Biography of Kenneth MacKenzie
Kenneth MacKenzie (1833-1886) was a noted Rosicrucan, Freemasonic scholar, and the true founder of what eventually became the Hermetic Order of the Golden Dawn. Mackenzie was born in London as the son of Dr. Rowland Hill Mackenzie and his wife Gertrude. In 1844 his family moved to Vienna, where in approximately 1850 MacKenzie was initiated as a Rosicrucian by Hungarian Count Apponyi.
As a young man, MacKenzie had an impressive knowledge of German, French, Latin, Greek, and Hebrew and had a precocious talent for antiquarian studies. He was author of the Royal Masonic Cyclopaedia (1877). In 1861 Mackenzie visited the famous French occultist Éliphas Lévi (Alphonse Louis Constant) in Paris and published vivid personal recollections of the man and his outlook in The Rosicrucian, the journal of the Societas Rosicruciana in Anglia. He also studied occultism with Frederick Hockley (1808-1885).
Mackenzie became a Freemason in 1870, but never even applied for membership of the Societas Rosciruciana in Anglia (SRIA), which it was later falsely alleged he supposedly helped to establish. In 1872, he married Alexandrina Aydon, who was fifteen years younger than he was.
W. Wynn Wescott, in his History of the Societas Rosicruciana in Anglia writes not only of:
“MacKenzie’s Rosicrucian initiation in Austria while living with Count Apponyi as an English tutor,” but also writes that “MacKenzie had been in communication with German Adepts who claimed a descent from previous generations of Rosicrucians that had admitted him to some grades of their system and had permitted him to attempt the foundation of a group of Rosicrucian students in England, who under the Rosicrucian name of the information that might form a partly esoteric society.”

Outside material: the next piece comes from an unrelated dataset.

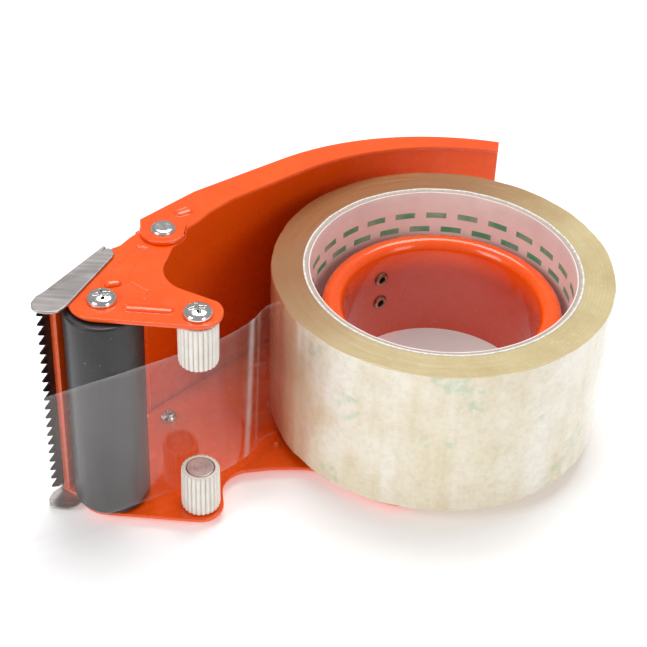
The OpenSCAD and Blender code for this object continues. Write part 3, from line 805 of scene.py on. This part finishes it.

W. Wynn Wescott here writes candidly about the true origins of Golden Dawn. In this context in the April 1874 edition of The Rosucrucian, Kenneth MacKenzie makes cryptic reference to an elusive "Hermetic Order of Egypt.” In his Royal Masonic Cyclopedia, MacKenzie adds that
“to these Hermetic Brothers of Egypt appertains the Philosopher’s Stone and the elixir of life, the art of invisibility, and the power of communication with the ultramundane life.”
MacKenzie describes these elusive Rosicrucian Adepts that:
“they are men of moderate competence, blameless lives, austere manners, and almost ascetic in their habits…”.

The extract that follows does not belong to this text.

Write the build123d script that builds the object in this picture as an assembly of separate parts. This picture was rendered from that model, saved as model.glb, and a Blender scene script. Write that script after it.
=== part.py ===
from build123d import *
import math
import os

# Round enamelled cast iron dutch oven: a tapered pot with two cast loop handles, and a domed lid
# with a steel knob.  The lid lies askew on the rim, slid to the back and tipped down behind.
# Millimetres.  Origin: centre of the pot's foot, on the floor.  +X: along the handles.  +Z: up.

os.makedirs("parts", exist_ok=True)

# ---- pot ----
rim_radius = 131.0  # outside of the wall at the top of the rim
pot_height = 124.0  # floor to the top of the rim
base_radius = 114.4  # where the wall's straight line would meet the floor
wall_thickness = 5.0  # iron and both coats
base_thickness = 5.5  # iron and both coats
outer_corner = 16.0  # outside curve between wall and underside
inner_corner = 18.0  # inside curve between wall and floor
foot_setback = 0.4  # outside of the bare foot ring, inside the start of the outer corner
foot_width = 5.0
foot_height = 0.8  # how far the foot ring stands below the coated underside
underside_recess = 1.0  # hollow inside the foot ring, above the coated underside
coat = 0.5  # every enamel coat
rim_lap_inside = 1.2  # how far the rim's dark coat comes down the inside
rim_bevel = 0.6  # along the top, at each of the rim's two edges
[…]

In describing their method of teaching, MacKenzie states that :
“they cheerfully answered questions, but appeared not to court enquiries.”

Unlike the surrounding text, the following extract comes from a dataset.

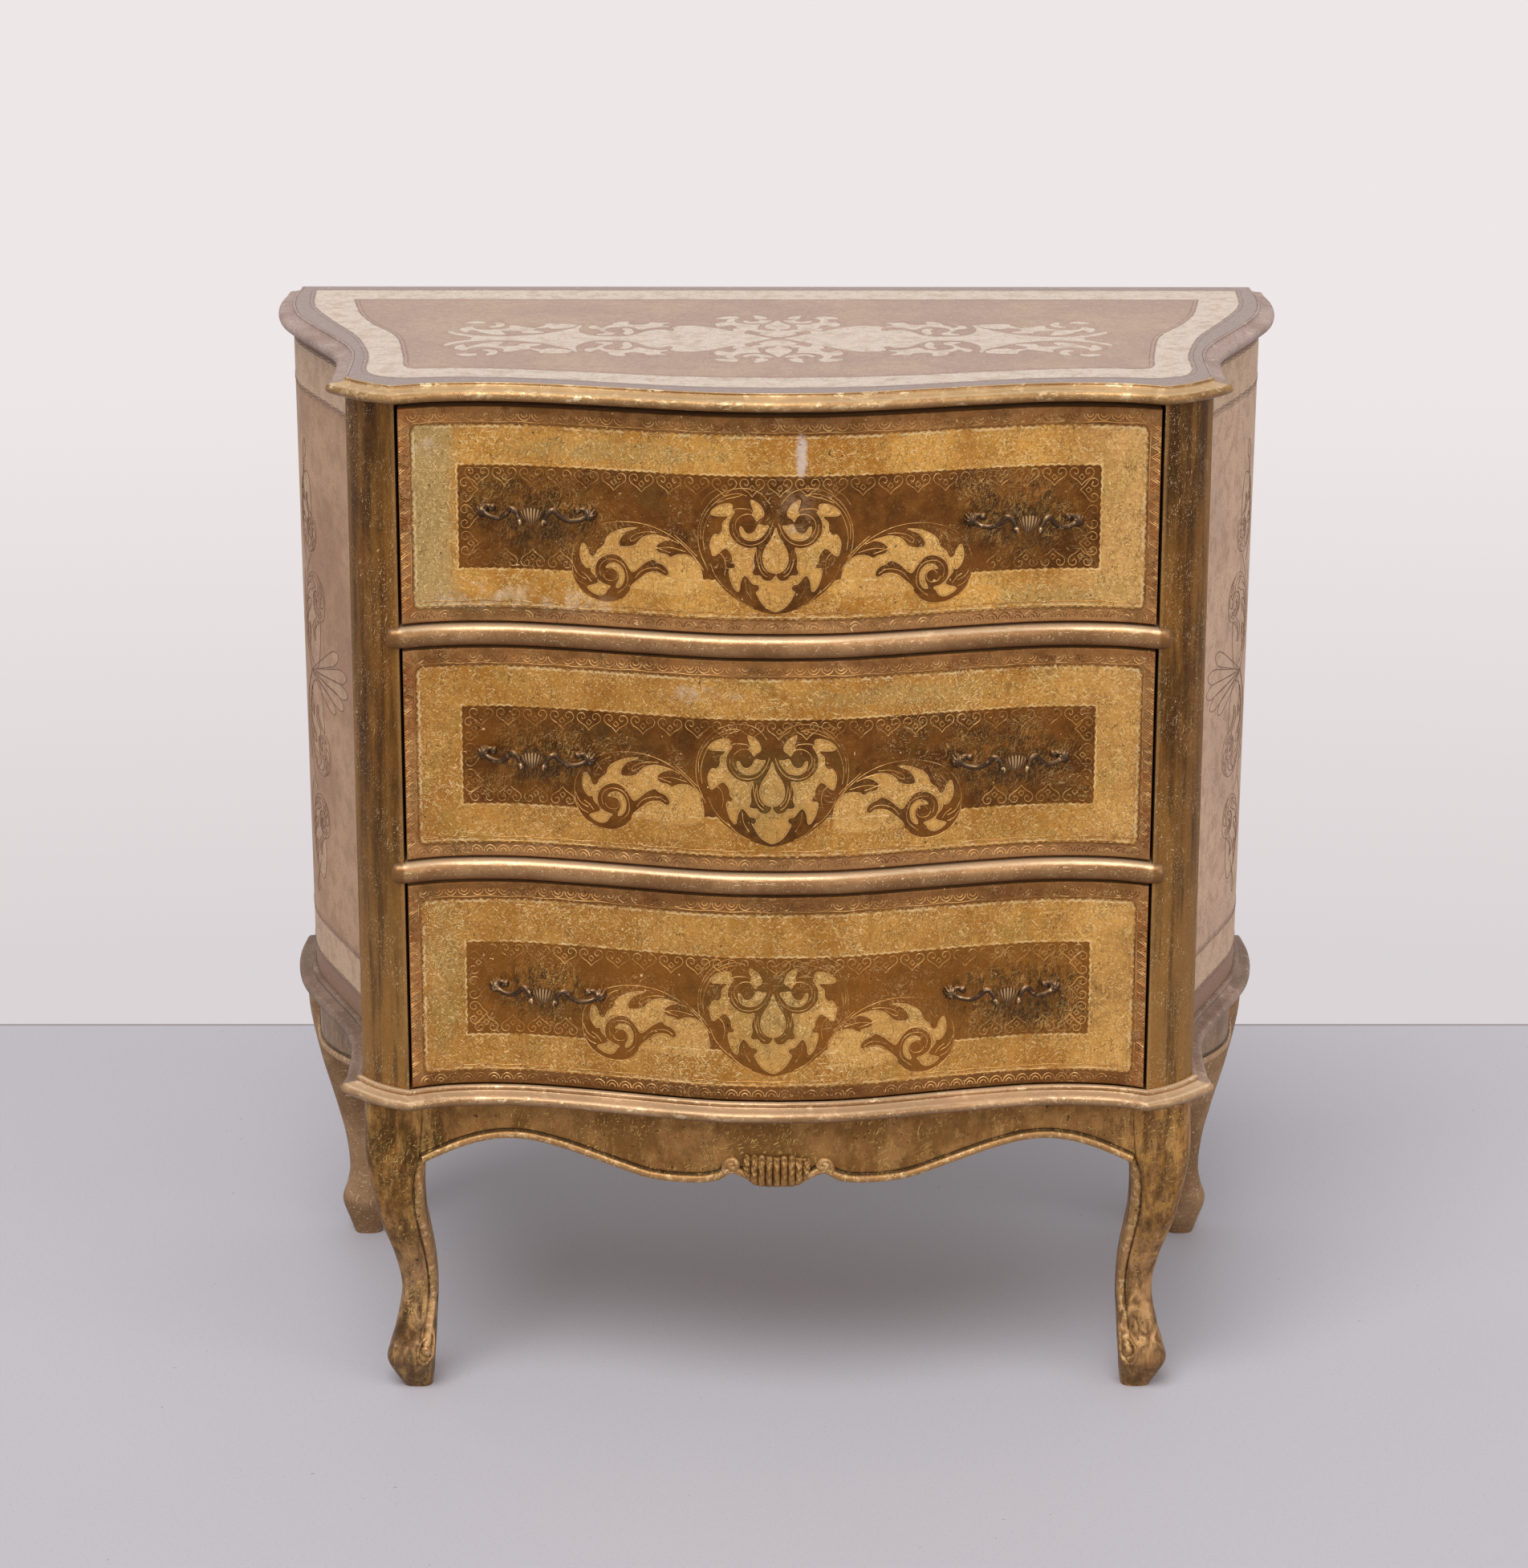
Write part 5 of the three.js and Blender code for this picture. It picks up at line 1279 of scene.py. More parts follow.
# eye of the scroll back and up, size, degrees it is turned, and 1 or -1 where it is reflected
SIDE_CHAIN = [
    (77, 636, 0.66, 78, -1), (64, 572, 0.8, -75, 1), (62, 461, 0.8, 75, -1), (67, 392, 0.72, -78, 1),
]
SCROLL_EYE_CENTRE = (-119, 40)
SIDE_FAN_BASE, SIDE_PETAL_WIDTH = (86, 516), 5.5
SIDE_FAN_TIPS = [(28, 496), (8, 505), (-2, 518), (0, 532), (18, 545)]
SIDE_STEMS = [
    [(86, 516), (97, 532), (101, 556), (97, 582), (86, 602), (78, 612)],
    [(88, 520), (104, 540), (108, 566), (102, 594)],
    [(86, 516), (98, 500), (102, 476), (98, 450), (88, 428), (80, 418)],
    [(88, 512), (105, 492), (108, 466), (102, 438)],
    [(92, 604), (104, 622), (106, 646), (98, 664)], [(92, 426), (104, 408), (104, 384), (94, 366)],
    [(94, 668), (93, 690), (88, 703), (84, 697), (86, 688)], [(99, 660), (92, 676), (88, 690)],
    [(84, 352), (92, 336), (88, 330), (84, 336)], [(78, 360), (86, 344), (88, 334)],
]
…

S.L. MacGregor Mathers met in 1891 these “Secret Chiefs” in Paris. In describing these secret Rosicrucian Adepts, MacKenzies’ comments are interesting that:
"they courted no publicity,” and that “They never remained long in one country, but passed away without creating notice, or wishing for undue respect to be paid to them.”
Upon his return to England, Kenneth MacKenzie founded this esoteric society that would later become the Golden Dawn under the original name of “Fratres Lucis” or “Brethren of the Cross of Light.” MacKenzie’s temple was Number one, followed by the Bristol temple of F.G. Irwin as Number two. Isis-Urania therefore became Temple Number three when the Golden Dawn was "founded" in 1888. The teachings for this order were coded using Trithemius “Stenographia” as “Cypher Manuscripts” that were later obtained by Wescott from MacKenzie’s widow following the latter’s death in 1886.